Leasehold land - what is that?

​Buying a property on leasehold land can be a tricky affair. So what’s it all about?

The main points - for those in a hurry
  • You don't own the land. You rent the land from the owner.
  • The rent is normally paid in installments, say three or four per annum.
  • The property's asking price can be much lower than you expect. It can look like a bargain!
  • The rent is based on a percentage of the freehold land value (see below for more explanation)
  • You still have to pay rates, insurance and maintenance, as well as the leasehold rent
  • The leasehold rent is normally fixed for a lengthy period of time, 7-21 years
  • But when reviewed, the leasehold rent can increase by a very large amount
  • You and your lawyer must read the lease carefully and understand it

What normally catches your eye is the property's asking price. The price is often remarkably lower than what you would expect to pay in the area. It can look like an absolute bargain.

A 3 bedroom house that might normally fetch $1,000,000, on the market asking only $750,000. Wow!

The easiest way to get your head around this is to remember - you don't own the land. Someone else does and you pay them rent for the privilege of having a house there.

If you purchase a leasehold property, you enter into a contractual agreement with the land owner (the lessor) to lease the land from them. This means you must pay an annual lease fee. .

How is the rent/lease fee determined?

The lease fee is normally calculated as a percentage of the lands freehold value. Say what?

Ok, so s
ay the land has a freehold value of $500,000.  That's the amount you might have to pay for the land if it was theoretically vacant. You'll see this number on the property's rating valuation as the "Land Value"

Now a typical lease fee is around 5% of the freehold value.

Thus $500,000 X 5% = $25,000 per annum. So you have to pay the landowner $25,000 a year. 

Don’t forget that you are still responsible for other expenses too, like council rates, property insurance, maintenance etc. 

What's the benefit? Why on earth would I do this?

A benefit to the buyer is that the lease fee is normally fixed for a substantial period of time – say 7 or more years.

So, taking the example above, the annual lease fee remains at $25,000 for 7 years. This gives you some surety, almost like having a fixed mortgage for 7 years.

Also, because you are paying less for the property - say $750,000 rather than $1,000,000, the mortgage you take out is less, as are the mortgage repayments.

Thus the land rent you pay, plus your mortgage payments are less than what you would be charged for a typical mortgage, if the property was full price. 

Here's the maths...I know this can seem tricky

Scenario 1: House on freehold land - you own the lot
Market value = $1,000,000
Freehold value of the land = $500,000
Mortgage interest rate = say 6%
Repayments per annum = say $60,000 per annum (simplified, and if borrowing the lot!)

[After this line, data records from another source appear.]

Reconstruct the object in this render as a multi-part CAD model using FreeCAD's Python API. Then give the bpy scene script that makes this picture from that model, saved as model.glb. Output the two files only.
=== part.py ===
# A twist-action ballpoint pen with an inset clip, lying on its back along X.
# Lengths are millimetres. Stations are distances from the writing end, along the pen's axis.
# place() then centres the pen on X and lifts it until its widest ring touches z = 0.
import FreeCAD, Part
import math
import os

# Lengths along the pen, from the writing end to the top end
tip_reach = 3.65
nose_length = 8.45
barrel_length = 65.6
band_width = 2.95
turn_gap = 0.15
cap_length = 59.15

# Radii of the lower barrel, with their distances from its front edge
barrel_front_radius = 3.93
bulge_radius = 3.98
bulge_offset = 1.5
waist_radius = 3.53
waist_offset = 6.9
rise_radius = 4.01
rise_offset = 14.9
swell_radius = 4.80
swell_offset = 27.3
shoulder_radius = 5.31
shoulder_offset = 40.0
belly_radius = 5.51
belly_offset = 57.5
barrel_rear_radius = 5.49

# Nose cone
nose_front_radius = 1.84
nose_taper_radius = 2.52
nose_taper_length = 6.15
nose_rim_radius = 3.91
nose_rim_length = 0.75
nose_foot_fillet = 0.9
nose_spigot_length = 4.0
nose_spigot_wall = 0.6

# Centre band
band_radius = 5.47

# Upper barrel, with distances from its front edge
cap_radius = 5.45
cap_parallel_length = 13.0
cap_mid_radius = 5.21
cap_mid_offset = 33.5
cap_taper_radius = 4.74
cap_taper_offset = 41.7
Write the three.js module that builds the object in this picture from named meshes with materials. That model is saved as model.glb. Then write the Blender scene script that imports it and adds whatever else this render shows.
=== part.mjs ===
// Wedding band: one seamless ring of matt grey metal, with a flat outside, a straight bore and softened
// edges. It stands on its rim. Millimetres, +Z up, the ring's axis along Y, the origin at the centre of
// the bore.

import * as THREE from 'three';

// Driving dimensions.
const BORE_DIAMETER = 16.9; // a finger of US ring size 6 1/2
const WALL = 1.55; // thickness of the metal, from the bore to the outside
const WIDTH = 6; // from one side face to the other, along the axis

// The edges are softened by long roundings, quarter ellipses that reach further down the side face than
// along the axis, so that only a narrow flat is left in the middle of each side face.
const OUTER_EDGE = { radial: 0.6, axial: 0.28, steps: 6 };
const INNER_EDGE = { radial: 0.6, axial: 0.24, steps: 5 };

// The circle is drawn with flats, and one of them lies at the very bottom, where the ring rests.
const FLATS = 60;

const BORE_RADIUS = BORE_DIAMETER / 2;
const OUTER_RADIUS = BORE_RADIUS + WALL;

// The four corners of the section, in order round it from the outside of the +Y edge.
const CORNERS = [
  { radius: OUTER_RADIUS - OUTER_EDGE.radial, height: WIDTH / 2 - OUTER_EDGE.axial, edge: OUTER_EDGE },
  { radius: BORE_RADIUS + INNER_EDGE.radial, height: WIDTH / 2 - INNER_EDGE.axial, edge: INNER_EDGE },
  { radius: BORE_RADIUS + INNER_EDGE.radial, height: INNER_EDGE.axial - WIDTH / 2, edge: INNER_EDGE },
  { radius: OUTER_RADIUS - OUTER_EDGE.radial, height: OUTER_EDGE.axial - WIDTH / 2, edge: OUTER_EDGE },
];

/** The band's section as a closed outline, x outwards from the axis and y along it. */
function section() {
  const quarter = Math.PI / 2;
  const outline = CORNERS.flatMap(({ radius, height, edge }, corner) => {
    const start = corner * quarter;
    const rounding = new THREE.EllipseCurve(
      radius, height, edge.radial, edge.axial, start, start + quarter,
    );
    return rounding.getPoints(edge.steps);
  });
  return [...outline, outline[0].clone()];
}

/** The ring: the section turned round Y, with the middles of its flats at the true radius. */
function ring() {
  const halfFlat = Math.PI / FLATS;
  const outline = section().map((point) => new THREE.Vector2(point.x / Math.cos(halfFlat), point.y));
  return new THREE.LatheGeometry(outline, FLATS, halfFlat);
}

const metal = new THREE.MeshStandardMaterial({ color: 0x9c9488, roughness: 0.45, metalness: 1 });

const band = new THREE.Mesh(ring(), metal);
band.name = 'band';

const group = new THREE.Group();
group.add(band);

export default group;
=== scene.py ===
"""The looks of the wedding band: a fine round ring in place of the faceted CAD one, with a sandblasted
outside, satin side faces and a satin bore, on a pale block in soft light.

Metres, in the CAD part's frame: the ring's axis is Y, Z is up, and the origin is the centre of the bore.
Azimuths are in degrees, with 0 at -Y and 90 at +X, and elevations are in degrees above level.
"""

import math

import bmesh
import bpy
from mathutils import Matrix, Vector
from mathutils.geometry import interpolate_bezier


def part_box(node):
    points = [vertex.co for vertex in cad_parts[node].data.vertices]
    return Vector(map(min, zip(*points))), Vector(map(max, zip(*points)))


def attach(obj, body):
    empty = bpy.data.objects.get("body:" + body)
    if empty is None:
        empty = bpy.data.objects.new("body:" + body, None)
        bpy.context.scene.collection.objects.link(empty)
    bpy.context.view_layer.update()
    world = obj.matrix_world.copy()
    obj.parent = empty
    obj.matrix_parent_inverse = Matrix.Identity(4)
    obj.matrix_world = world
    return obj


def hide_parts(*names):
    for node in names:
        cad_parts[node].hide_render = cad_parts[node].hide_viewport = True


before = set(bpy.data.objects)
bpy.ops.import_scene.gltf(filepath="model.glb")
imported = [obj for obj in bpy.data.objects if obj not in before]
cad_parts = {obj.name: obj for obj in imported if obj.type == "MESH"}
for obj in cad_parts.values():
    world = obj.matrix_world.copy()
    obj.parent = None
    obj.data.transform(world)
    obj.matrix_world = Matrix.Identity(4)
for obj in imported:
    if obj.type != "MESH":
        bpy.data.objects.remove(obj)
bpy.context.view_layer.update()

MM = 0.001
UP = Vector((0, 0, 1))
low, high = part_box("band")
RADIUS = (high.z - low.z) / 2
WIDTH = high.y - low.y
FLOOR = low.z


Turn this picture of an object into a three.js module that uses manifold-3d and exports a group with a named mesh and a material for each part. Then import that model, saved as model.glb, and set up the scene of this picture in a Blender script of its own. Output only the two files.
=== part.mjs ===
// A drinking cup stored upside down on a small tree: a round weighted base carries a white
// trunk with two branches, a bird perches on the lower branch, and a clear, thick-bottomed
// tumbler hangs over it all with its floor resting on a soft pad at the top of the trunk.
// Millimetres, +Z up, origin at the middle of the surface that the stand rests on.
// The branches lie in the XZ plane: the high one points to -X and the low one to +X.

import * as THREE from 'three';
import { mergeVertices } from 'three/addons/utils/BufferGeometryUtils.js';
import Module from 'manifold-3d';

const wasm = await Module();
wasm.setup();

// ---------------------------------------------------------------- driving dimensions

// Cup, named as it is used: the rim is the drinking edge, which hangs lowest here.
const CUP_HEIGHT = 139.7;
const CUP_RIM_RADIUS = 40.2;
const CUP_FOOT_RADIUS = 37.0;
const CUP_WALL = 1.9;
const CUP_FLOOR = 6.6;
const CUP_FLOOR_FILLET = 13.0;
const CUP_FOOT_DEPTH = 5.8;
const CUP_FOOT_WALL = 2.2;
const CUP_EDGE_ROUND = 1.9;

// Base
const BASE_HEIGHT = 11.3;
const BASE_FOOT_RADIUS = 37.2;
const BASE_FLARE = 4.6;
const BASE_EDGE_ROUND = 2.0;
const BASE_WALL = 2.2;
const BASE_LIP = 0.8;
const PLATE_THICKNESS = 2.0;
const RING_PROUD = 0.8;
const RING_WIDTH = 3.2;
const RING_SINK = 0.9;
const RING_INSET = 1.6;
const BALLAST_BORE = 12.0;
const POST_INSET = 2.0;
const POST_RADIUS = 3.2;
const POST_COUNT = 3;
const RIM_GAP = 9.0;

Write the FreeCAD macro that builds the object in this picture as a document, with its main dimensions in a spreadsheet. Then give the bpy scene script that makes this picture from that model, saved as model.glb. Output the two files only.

Scenario 2: Same house on leasehold land - you don't own the land
Market Value =$750,000
Leasehold rent = $25,000 (say 5% of $500,000 - the freehold land value)
Mortgage interest Rate = say 6%
Mortgage repayments per annum = $30,000
Thus, leasehold rent plus mortgage repayments = $55,000

So, in this example you save $5,000 per annum. 

It doesn't seem like a lot in this example, but if you adjust the numbers (pay less for the property, or your lease fee is less per annum), it can make a significant difference.

What's the catch?

Firstly, you never own the land. You are always paying rent/lease fee to the land owner.

After 7 years the land value could rise dramatically. The lease fee (say 5% again) is calculated on the new land value, and thus the annual lease fee can rise massively.

This has happened to many leasehold property owners. They may have had their last lease review in say 2008. The freehold land value at that time may have been as little as $100,000.

So the lease fee for the last 7 years at 5% would have been $100,000 X 5% = $5,000 per annum.

Now, in 2018 the freehold land value jumps to $500,000 - simply because the value of the land has increased so much.

The lease fee is now $500,000 X 5% = $25,000 per annum. Ouch! 

Two bits of advice here. Talk to a property valuer experienced in dealing with leasehold properties. Also, get a lawyer to go through the leasehold documents, so they can advise you on your rights and responsibilities.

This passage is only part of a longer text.